> [EXERCISE DATA]:
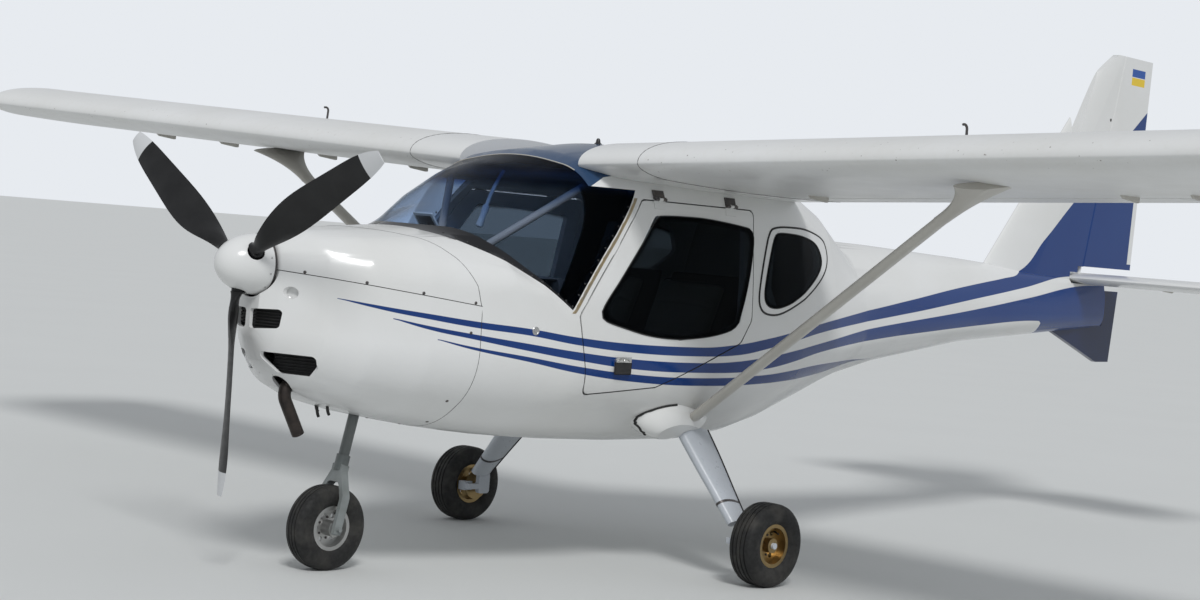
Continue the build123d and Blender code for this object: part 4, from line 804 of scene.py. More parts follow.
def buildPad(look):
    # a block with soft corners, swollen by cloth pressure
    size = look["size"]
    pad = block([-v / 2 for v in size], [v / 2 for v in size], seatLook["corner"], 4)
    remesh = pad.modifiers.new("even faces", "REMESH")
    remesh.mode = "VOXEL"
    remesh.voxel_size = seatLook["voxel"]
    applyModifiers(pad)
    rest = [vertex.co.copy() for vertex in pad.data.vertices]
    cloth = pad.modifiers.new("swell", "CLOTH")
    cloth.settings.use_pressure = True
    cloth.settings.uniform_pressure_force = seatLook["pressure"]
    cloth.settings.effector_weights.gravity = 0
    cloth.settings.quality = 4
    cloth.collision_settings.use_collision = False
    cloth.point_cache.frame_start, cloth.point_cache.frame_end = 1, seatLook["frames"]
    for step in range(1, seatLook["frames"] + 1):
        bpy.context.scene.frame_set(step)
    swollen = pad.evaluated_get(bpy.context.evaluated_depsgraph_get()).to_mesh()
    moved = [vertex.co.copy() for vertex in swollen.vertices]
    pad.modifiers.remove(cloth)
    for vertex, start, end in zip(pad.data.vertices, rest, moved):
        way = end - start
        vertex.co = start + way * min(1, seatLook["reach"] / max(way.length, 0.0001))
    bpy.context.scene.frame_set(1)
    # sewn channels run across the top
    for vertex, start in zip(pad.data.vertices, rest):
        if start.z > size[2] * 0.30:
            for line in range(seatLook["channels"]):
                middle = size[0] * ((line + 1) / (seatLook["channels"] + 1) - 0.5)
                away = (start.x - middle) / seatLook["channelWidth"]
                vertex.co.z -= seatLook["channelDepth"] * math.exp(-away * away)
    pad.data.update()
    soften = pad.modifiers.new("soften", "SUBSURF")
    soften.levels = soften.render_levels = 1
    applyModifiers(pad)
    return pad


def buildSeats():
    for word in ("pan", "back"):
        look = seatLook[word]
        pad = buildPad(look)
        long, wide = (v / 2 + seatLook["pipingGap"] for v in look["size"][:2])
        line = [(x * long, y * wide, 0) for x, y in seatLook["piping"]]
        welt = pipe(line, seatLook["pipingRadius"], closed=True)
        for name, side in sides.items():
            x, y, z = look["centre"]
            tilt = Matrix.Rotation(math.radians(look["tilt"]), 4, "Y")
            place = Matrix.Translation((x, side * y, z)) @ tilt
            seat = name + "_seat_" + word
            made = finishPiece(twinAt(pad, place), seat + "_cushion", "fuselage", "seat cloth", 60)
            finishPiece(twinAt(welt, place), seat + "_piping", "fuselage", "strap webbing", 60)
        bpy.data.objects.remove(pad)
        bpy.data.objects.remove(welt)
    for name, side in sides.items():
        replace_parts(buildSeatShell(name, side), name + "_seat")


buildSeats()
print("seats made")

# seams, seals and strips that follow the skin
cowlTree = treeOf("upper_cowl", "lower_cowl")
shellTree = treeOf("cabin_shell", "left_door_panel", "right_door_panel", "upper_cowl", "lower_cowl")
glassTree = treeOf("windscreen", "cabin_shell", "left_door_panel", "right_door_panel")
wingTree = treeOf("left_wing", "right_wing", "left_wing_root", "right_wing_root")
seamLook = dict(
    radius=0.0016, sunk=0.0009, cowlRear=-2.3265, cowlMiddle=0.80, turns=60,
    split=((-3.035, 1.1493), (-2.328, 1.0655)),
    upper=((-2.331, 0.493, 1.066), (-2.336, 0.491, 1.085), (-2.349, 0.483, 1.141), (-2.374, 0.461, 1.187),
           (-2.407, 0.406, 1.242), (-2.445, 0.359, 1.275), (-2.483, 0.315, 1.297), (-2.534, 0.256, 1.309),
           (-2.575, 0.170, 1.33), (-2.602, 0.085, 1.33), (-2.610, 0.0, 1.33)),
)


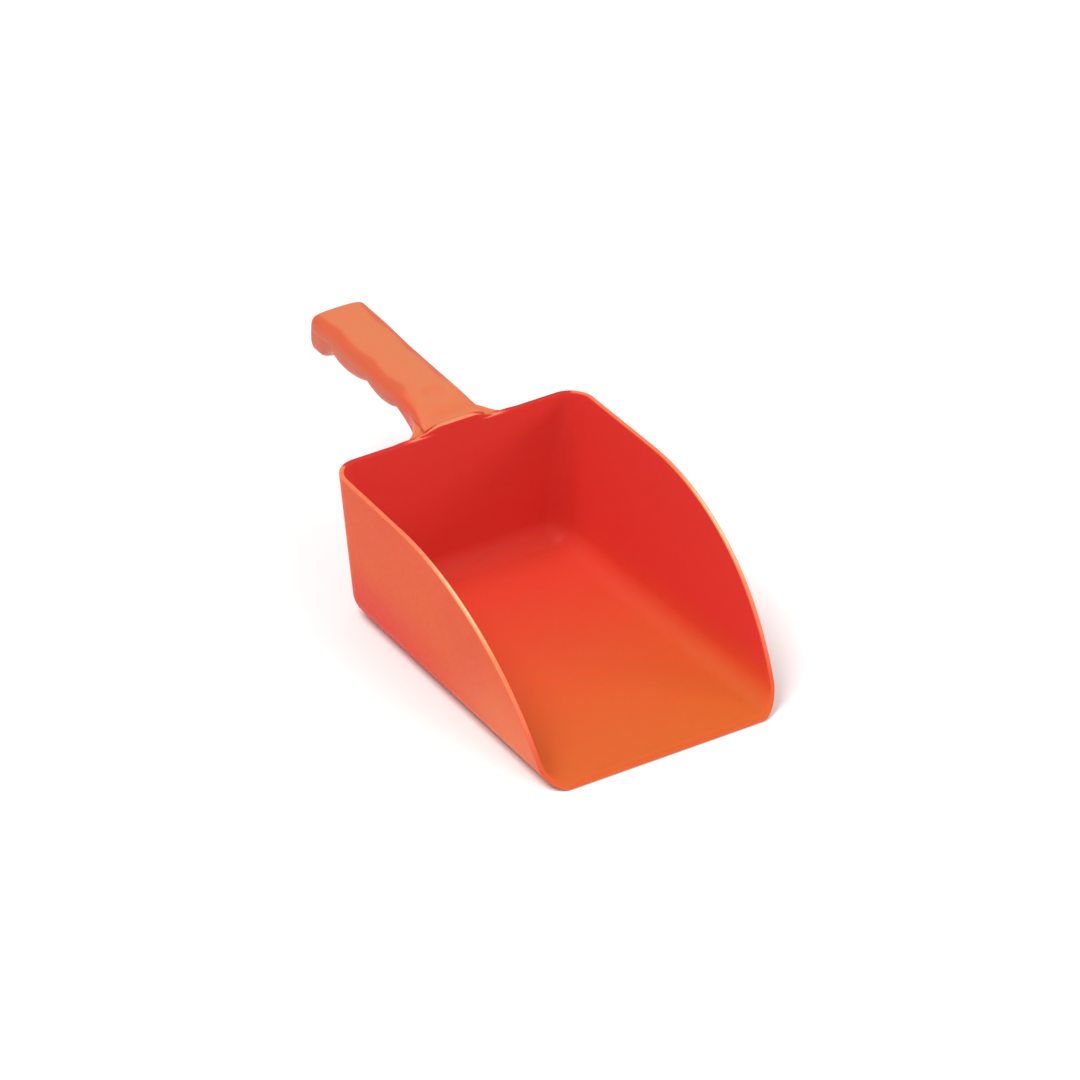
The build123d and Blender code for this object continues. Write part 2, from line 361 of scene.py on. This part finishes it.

> [PROBLEM TO SOLVE]:
Output every record above exactly as it appears.

> [SOLUTION TO THIS TASK]:
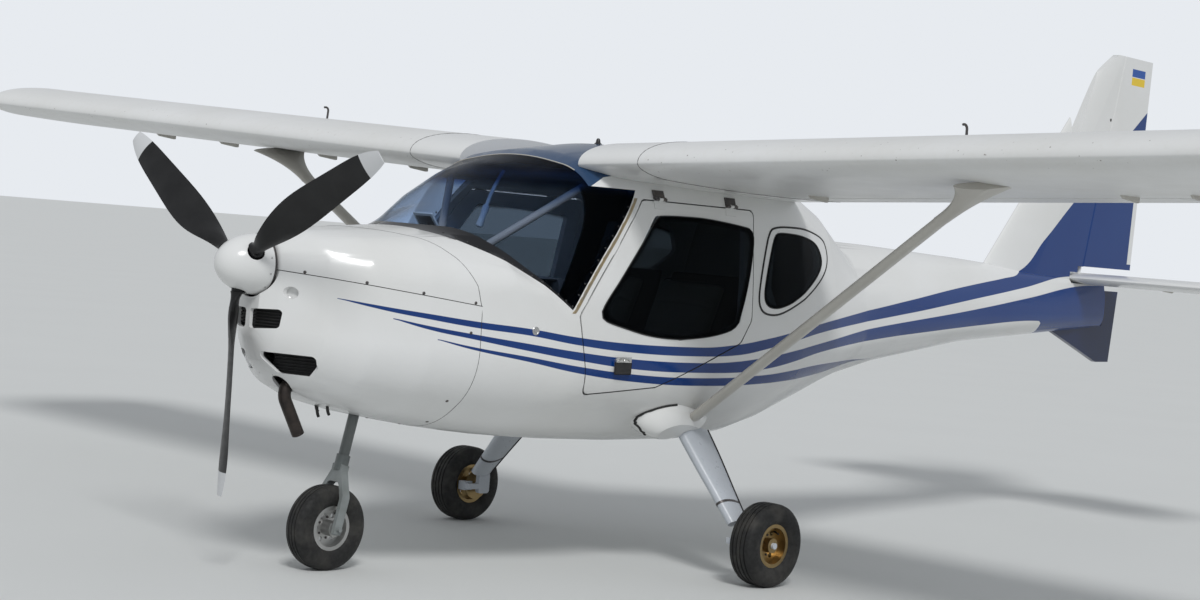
Continue the build123d and Blender code for this object: part 4, from line 804 of scene.py. More parts follow.
def buildPad(look):
    # a block with soft corners, swollen by cloth pressure
    size = look["size"]
    pad = block([-v / 2 for v in size], [v / 2 for v in size], seatLook["corner"], 4)
    remesh = pad.modifiers.new("even faces", "REMESH")
    remesh.mode = "VOXEL"
    remesh.voxel_size = seatLook["voxel"]
    applyModifiers(pad)
    rest = [vertex.co.copy() for vertex in pad.data.vertices]
    cloth = pad.modifiers.new("swell", "CLOTH")
    cloth.settings.use_pressure = True
    cloth.settings.uniform_pressure_force = seatLook["pressure"]
    cloth.settings.effector_weights.gravity = 0
    cloth.settings.quality = 4
    cloth.collision_settings.use_collision = False
    cloth.point_cache.frame_start, cloth.point_cache.frame_end = 1, seatLook["frames"]
    for step in range(1, seatLook["frames"] + 1):
        bpy.context.scene.frame_set(step)
    swollen = pad.evaluated_get(bpy.context.evaluated_depsgraph_get()).to_mesh()
    moved = [vertex.co.copy() for vertex in swollen.vertices]
    pad.modifiers.remove(cloth)
    for vertex, start, end in zip(pad.data.vertices, rest, moved):
        way = end - start
        vertex.co = start + way * min(1, seatLook["reach"] / max(way.length, 0.0001))
    bpy.context.scene.frame_set(1)
    # sewn channels run across the top
    for vertex, start in zip(pad.data.vertices, rest):
        if start.z > size[2] * 0.30:
            for line in range(seatLook["channels"]):
                middle = size[0] * ((line + 1) / (seatLook["channels"] + 1) - 0.5)
                away = (start.x - middle) / seatLook["channelWidth"]
                vertex.co.z -= seatLook["channelDepth"] * math.exp(-away * away)
    pad.data.update()
    soften = pad.modifiers.new("soften", "SUBSURF")
    soften.levels = soften.render_levels = 1
    applyModifiers(pad)
    return pad


def buildSeats():
    for word in ("pan", "back"):
        look = seatLook[word]
        pad = buildPad(look)
        long, wide = (v / 2 + seatLook["pipingGap"] for v in look["size"][:2])
        line = [(x * long, y * wide, 0) for x, y in seatLook["piping"]]
        welt = pipe(line, seatLook["pipingRadius"], closed=True)
        for name, side in sides.items():
            x, y, z = look["centre"]
            tilt = Matrix.Rotation(math.radians(look["tilt"]), 4, "Y")
            place = Matrix.Translation((x, side * y, z)) @ tilt
            seat = name + "_seat_" + word
            made = finishPiece(twinAt(pad, place), seat + "_cushion", "fuselage", "seat cloth", 60)
            finishPiece(twinAt(welt, place), seat + "_piping", "fuselage", "strap webbing", 60)
        bpy.data.objects.remove(pad)
        bpy.data.objects.remove(welt)
    for name, side in sides.items():
        replace_parts(buildSeatShell(name, side), name + "_seat")


buildSeats()
print("seats made")

# seams, seals and strips that follow the skin
cowlTree = treeOf("upper_cowl", "lower_cowl")
shellTree = treeOf("cabin_shell", "left_door_panel", "right_door_panel", "upper_cowl", "lower_cowl")
glassTree = treeOf("windscreen", "cabin_shell", "left_door_panel", "right_door_panel")
wingTree = treeOf("left_wing", "right_wing", "left_wing_root", "right_wing_root")
seamLook = dict(
    radius=0.0016, sunk=0.0009, cowlRear=-2.3265, cowlMiddle=0.80, turns=60,
    split=((-3.035, 1.1493), (-2.328, 1.0655)),
    upper=((-2.331, 0.493, 1.066), (-2.336, 0.491, 1.085), (-2.349, 0.483, 1.141), (-2.374, 0.461, 1.187),
           (-2.407, 0.406, 1.242), (-2.445, 0.359, 1.275), (-2.483, 0.315, 1.297), (-2.534, 0.256, 1.309),
           (-2.575, 0.170, 1.33), (-2.602, 0.085, 1.33), (-2.610, 0.0, 1.33)),
)


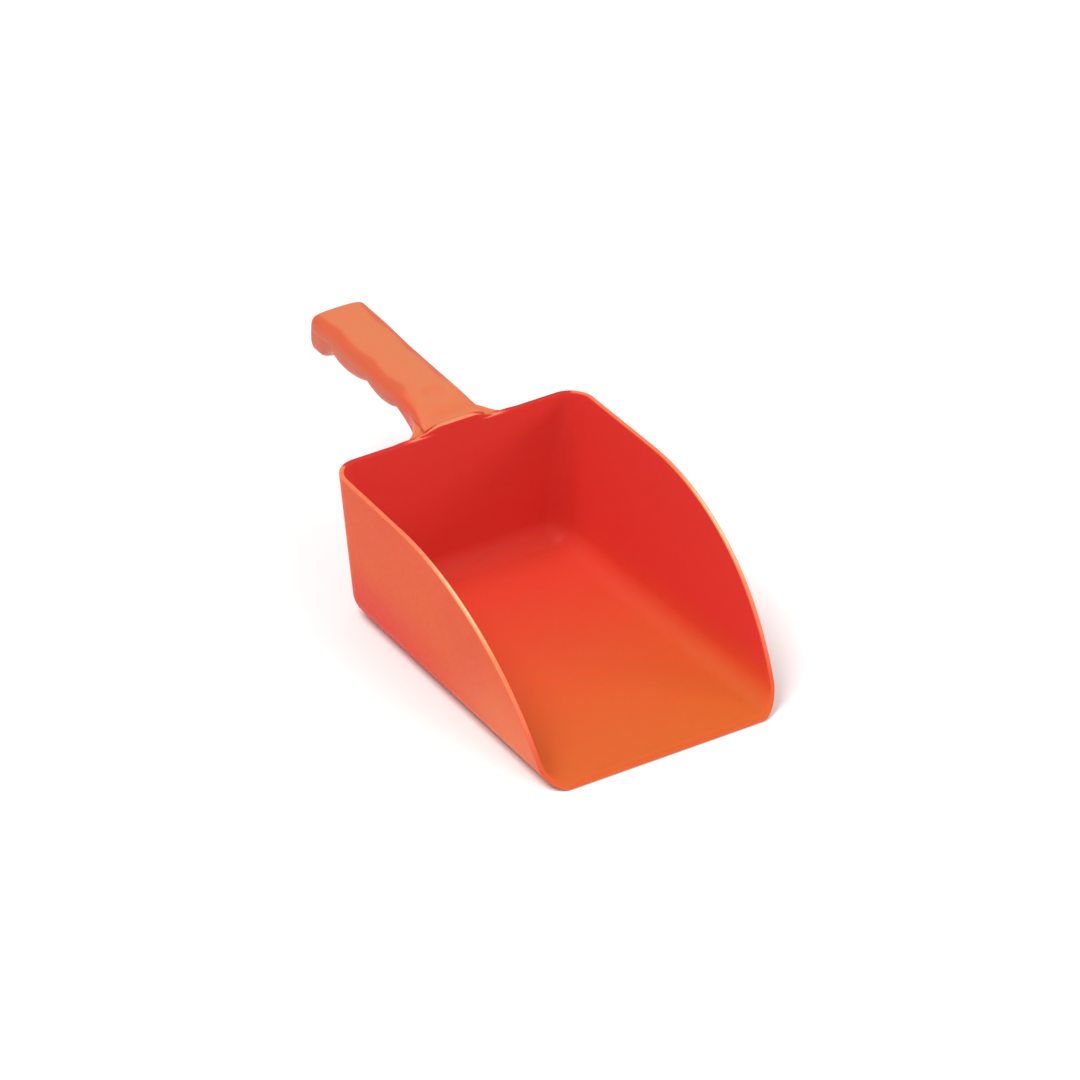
The build123d and Blender code for this object continues. Write part 2, from line 361 of scene.py on. This part finishes it.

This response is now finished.